Interestingly, this is exactly the same thing that caused Enron to finally succumb to failure (they were unable to roll their CP too). The only difference is they didn't get a bail-out.
OK - now you want to know about commercial paper. I'd not heard of it either. It's all here.
In essence, the commercial paper market is used by companies in need of short-term loans. They issue commercial paper, which is like a bond, as an IOU. Banks are big users of commercial paper. The banks package up billions of dollars of loans made to consumers or companies, through products such as mortgages and credit cards, into special financing vehicles called “conduits”. The banks then sell on the loans held within the conduits to investors, such as money market funds, insurance companies or other banks. They do this by issuing the commercial paper. The life of the commercial paper is typically very short, about 55 days. When the time is up, the bank managing the conduit will go back to the investors and roll over the commercial paper into another short-term agreement with similar interest rates.

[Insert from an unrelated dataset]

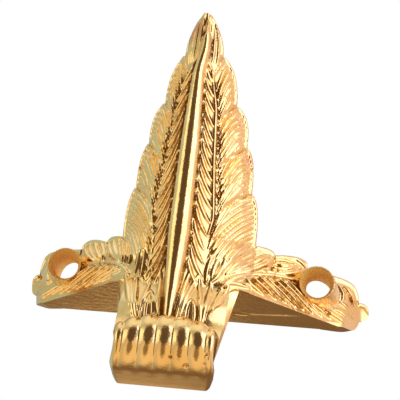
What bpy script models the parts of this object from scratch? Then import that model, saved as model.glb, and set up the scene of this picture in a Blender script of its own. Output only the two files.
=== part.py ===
"""A cast metal box corner: two leaf plates that lie on the sides of a box, a seat plate that carries
its bottom, and a scroll foot below the corner. One casting, one solid.

The box fills the +X, +Y, +Z corner. Its sides stand on the planes x = 0 and y = 0, its underside on z = 0,
and its corner is the origin. The casting is a mirror image of itself across the vertical plane x = y.

Sizes are in millimetres until the last step. Every shape is worked out in the foundry's own frame:
u runs across the corner, s runs out of it along the diagonal, z runs up.
"""

import math

import bmesh
import bpy
from mathutils import Vector

MM = 0.001
ROOT2 = math.sqrt(2.0)

# Overall sizes
TIP_HEIGHT = 30.9
WING_REACH = 29.35
FOOT_DROP = 12.2
PLATE_THICKNESS = 1.28
PLATE_REAR = 15.1
PLATE_HALF = 17.4
PLATE_REAR_HALF = 16.9
PLATE_INSET = 0.14

# Tall leaf: the notches of its lobed outline, as (distance from the corner, height), from the tip down
TIP = (0.12, TIP_HEIGHT)
TALL_NOTCHES = [(2.8, 26.4), (5.4, 21.1), (7.6, 16.5), (8.95, 11.25), (10.25, 5.45)]
# How far below its notch each lobe's upper edge meets the stem
TALL_DROPS = [5.2, 6.2, 7.9, 7.6, 2.9]
JOIN_HEIGHT = TALL_NOTCHES[-1][1]
# The stem on each half of the tall leaf, as (height, distance from the corner)
TALL_STEM = [(3.0, 2.4), (6.0, 3.2), (12.8, 2.4), (18.9, 1.9), (24.0, 0.7), (31.0, 0.1)]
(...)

In the United States, there is about $2.2 trillion (£1,100 billion) of commercial paper. About half of this is unsecured, like a personal loan taken out by a consumer, but $1.2 trillion of it is so-called asset-backed. This means that the loans are secured against assets such as the bank’s book of mortgage business.
The commercial paper market in Europe is worth $840 billion, of which about $300 billion is asset-backed commercial paper.
For the most part, the commercial paper market carries out its day-to-day business and rarely hits the headlines. In the past few weeks, however, interest rates in the market have hit six-year highs as panicky investors have refused to roll over the paper. Instead of reinvesting in commercial paper that is coming to the end of its 55 days, investors are turning to other short-term safe havens, such as US government debt.